Given instruction:
For the material that follows, list every line containing the word "piece".
#### Stored records
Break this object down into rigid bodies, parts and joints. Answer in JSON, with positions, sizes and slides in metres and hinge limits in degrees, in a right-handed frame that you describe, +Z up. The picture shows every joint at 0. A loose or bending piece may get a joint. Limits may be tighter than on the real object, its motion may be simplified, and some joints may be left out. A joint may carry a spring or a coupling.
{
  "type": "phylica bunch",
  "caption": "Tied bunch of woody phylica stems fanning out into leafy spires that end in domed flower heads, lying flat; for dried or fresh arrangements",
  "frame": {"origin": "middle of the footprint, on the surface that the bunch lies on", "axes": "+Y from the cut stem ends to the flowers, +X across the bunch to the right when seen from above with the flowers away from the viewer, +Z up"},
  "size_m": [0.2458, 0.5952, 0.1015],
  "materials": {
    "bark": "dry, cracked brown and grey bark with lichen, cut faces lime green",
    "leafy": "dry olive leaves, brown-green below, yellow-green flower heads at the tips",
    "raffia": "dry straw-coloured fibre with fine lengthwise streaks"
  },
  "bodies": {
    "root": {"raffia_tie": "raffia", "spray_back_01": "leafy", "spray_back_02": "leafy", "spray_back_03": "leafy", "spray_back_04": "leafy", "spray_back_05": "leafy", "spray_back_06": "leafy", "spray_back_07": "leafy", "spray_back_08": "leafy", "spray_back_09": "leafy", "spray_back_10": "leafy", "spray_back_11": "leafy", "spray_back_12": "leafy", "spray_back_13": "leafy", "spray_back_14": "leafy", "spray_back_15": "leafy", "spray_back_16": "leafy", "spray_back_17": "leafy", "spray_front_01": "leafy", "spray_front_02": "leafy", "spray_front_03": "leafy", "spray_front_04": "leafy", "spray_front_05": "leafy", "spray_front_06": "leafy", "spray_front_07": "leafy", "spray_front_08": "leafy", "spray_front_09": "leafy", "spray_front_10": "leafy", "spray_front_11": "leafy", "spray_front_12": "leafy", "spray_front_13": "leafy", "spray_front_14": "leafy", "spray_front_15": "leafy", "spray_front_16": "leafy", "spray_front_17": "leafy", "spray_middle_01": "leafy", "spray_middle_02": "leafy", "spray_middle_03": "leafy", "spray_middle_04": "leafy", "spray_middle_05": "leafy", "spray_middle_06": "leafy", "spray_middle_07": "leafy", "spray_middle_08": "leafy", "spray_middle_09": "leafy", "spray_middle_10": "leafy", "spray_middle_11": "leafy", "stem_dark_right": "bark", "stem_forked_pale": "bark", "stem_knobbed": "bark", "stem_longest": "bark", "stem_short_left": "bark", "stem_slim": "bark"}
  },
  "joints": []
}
########
#### Stored records
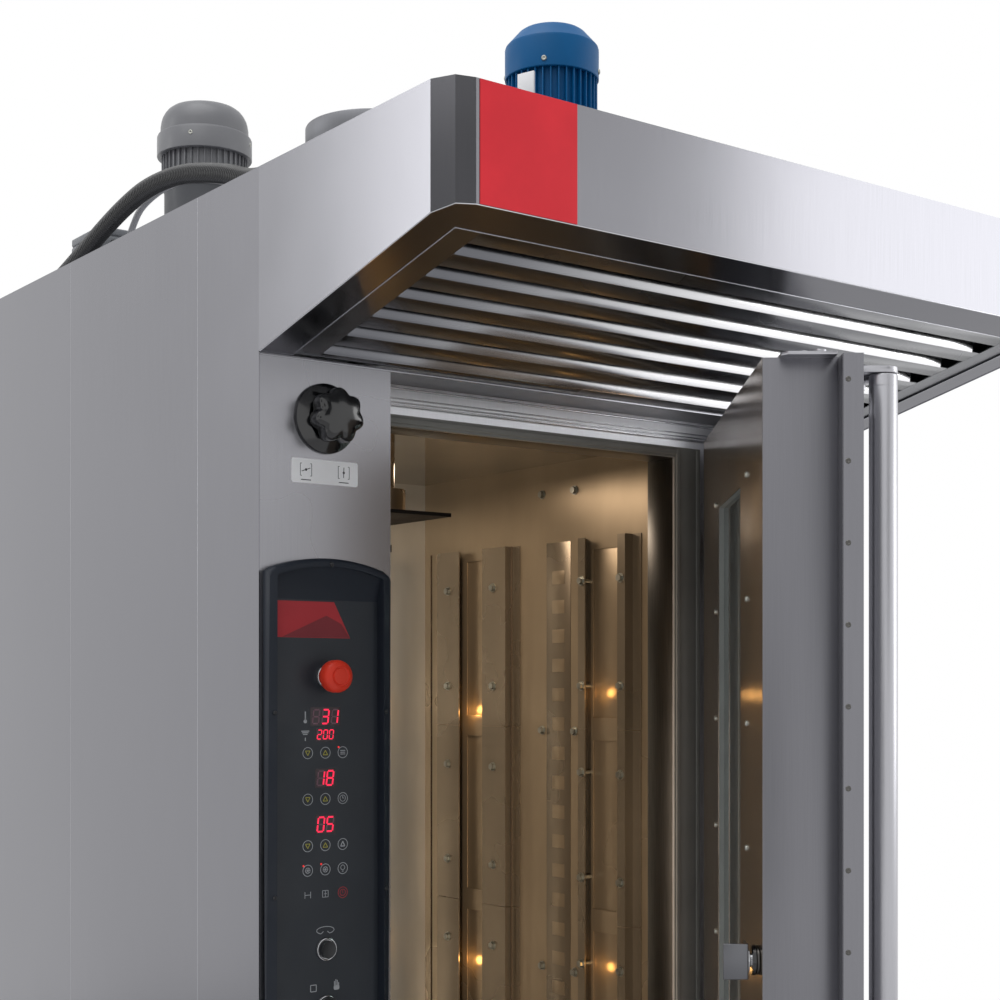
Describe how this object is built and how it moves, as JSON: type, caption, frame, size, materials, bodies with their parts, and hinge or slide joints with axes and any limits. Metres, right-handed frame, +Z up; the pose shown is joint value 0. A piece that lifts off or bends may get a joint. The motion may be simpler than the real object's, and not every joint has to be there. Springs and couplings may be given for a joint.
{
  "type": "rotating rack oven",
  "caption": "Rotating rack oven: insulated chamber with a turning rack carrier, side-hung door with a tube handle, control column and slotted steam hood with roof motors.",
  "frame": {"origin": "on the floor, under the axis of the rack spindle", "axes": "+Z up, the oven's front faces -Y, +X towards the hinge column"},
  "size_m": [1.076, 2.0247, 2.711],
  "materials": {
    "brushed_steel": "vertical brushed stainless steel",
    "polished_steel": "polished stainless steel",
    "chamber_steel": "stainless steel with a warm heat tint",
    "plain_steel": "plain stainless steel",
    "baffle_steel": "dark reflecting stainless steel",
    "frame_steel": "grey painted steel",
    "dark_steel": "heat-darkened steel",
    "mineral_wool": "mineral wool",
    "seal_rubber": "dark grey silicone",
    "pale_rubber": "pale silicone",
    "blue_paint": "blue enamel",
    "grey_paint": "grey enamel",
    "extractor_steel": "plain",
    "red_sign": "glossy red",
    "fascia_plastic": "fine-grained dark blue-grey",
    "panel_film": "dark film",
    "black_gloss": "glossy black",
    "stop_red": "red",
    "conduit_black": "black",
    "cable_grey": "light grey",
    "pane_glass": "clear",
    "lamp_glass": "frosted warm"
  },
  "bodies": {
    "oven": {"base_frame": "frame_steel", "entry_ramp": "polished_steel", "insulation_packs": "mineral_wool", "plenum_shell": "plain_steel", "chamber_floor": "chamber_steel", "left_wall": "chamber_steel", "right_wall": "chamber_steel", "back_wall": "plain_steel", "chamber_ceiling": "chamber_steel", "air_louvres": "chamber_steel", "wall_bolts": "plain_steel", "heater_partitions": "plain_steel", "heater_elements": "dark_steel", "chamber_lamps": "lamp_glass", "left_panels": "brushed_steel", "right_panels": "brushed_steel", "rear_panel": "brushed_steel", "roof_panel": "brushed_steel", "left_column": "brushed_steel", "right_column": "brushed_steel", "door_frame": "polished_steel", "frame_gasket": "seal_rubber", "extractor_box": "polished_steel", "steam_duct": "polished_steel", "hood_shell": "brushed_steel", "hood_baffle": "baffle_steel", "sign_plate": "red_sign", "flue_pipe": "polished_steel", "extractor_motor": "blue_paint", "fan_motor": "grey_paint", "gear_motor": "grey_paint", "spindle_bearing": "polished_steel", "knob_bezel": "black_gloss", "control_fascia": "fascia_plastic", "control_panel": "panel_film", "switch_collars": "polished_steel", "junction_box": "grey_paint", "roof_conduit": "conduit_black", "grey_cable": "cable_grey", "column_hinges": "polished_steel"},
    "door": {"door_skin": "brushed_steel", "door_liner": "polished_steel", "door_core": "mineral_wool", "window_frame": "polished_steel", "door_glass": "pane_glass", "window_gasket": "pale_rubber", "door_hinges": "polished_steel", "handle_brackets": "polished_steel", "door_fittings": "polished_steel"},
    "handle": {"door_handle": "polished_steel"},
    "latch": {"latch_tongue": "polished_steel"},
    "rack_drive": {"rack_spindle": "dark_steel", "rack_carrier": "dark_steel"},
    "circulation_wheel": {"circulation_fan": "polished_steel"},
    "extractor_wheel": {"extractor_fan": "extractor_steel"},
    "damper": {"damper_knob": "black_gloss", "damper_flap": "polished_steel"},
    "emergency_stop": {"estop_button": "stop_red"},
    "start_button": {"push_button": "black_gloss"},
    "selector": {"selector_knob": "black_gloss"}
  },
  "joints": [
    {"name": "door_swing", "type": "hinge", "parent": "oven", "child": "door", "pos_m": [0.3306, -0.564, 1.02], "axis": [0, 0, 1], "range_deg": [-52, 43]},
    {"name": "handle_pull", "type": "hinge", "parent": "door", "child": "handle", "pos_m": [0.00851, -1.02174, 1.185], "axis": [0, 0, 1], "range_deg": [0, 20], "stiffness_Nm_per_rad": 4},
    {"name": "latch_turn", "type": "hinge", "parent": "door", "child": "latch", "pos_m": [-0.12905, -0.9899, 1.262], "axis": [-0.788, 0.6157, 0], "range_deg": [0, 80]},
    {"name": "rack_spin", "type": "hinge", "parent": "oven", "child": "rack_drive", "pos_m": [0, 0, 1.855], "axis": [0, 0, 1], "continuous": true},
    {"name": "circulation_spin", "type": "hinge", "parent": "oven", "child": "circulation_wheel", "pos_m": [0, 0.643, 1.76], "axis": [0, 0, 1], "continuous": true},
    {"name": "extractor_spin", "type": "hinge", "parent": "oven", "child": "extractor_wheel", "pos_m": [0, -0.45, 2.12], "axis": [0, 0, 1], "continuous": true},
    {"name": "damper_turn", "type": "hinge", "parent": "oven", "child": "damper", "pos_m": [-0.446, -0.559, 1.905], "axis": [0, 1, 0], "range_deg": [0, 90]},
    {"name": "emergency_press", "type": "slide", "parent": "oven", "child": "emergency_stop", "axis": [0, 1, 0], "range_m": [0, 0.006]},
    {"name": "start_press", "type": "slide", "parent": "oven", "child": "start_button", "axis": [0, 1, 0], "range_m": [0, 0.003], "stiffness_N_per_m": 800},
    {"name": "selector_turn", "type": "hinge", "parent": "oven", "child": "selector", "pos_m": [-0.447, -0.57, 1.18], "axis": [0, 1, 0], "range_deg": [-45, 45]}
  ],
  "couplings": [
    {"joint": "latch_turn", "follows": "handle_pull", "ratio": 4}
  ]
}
########
#### Stored records
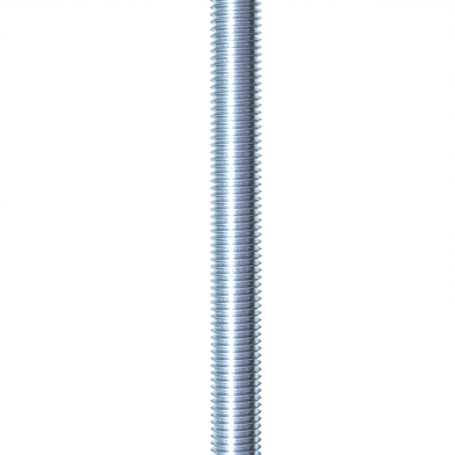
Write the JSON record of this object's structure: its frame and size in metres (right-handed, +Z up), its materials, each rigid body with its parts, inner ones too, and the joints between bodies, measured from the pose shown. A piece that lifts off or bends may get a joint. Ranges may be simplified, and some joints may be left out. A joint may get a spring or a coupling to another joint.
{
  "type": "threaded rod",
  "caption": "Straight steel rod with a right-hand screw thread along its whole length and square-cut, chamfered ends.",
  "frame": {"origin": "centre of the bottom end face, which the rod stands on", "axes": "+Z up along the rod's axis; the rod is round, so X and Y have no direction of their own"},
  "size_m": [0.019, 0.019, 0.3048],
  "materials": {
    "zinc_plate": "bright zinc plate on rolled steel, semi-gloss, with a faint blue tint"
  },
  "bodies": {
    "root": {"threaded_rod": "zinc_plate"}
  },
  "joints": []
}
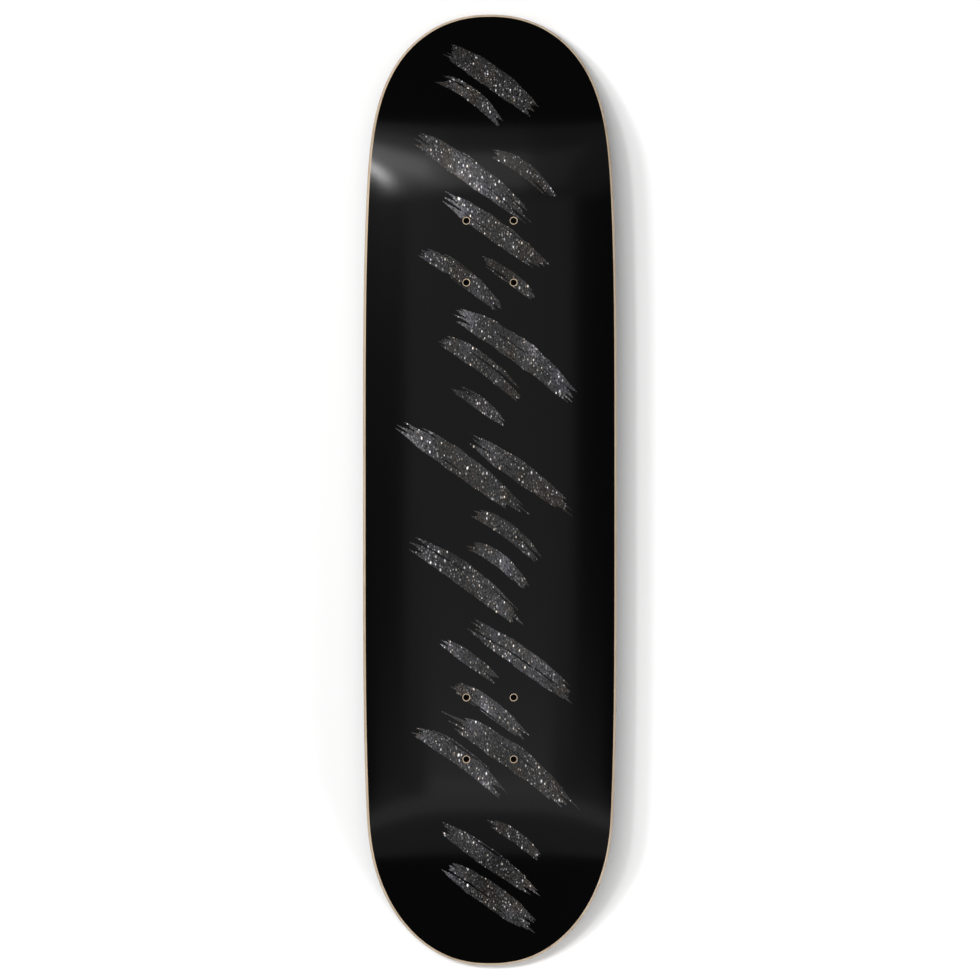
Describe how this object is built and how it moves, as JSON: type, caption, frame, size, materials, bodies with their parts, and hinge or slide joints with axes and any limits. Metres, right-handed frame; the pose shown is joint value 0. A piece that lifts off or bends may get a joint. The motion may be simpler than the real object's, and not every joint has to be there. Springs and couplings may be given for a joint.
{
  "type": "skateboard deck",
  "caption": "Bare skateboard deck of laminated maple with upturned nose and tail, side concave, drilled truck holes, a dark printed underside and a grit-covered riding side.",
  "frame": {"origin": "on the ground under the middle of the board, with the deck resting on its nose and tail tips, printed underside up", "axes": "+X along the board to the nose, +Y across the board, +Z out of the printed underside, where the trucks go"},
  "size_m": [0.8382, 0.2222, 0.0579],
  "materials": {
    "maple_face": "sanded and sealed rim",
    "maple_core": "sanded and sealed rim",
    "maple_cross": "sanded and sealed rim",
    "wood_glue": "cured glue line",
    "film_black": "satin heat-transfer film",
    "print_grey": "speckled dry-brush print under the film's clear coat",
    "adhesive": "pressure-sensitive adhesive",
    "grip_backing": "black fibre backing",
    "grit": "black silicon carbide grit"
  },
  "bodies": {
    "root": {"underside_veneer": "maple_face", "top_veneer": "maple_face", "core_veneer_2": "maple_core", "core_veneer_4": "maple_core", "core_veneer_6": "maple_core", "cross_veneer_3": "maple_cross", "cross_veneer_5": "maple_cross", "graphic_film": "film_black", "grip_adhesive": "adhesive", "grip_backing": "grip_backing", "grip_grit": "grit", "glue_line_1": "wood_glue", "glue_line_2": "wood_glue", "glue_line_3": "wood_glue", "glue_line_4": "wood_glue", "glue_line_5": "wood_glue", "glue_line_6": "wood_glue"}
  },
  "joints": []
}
########
Response to this exercise:
Break this object down into rigid bodies, parts and joints. Answer in JSON, with positions, sizes and slides in metres and hinge limits in degrees, in a right-handed frame that you describe, +Z up. The picture shows every joint at 0. A loose or bending piece may get a joint. Limits may be tighter than on the real object, its motion may be simplified, and some joints may be left out. A joint may carry a spring or a coupling.
Describe how this object is built and how it moves, as JSON: type, caption, frame, size, materials, bodies with their parts, and hinge or slide joints with axes and any limits. Metres, right-handed frame, +Z up; the pose shown is joint value 0. A piece that lifts off or bends may get a joint. The motion may be simpler than the real object's, and not every joint has to be there. Springs and couplings may be given for a joint.
Write the JSON record of this object's structure: its frame and size in metres (right-handed, +Z up), its materials, each rigid body with its parts, inner ones too, and the joints between bodies, measured from the pose shown. A piece that lifts off or bends may get a joint. Ranges may be simplified, and some joints may be left out. A joint may get a spring or a coupling to another joint.
Describe how this object is built and how it moves, as JSON: type, caption, frame, size, materials, bodies with their parts, and hinge or slide joints with axes and any limits. Metres, right-handed frame; the pose shown is joint value 0. A piece that lifts off or bends may get a joint. The motion may be simpler than the real object's, and not every joint has to be there. Springs and couplings may be given for a joint.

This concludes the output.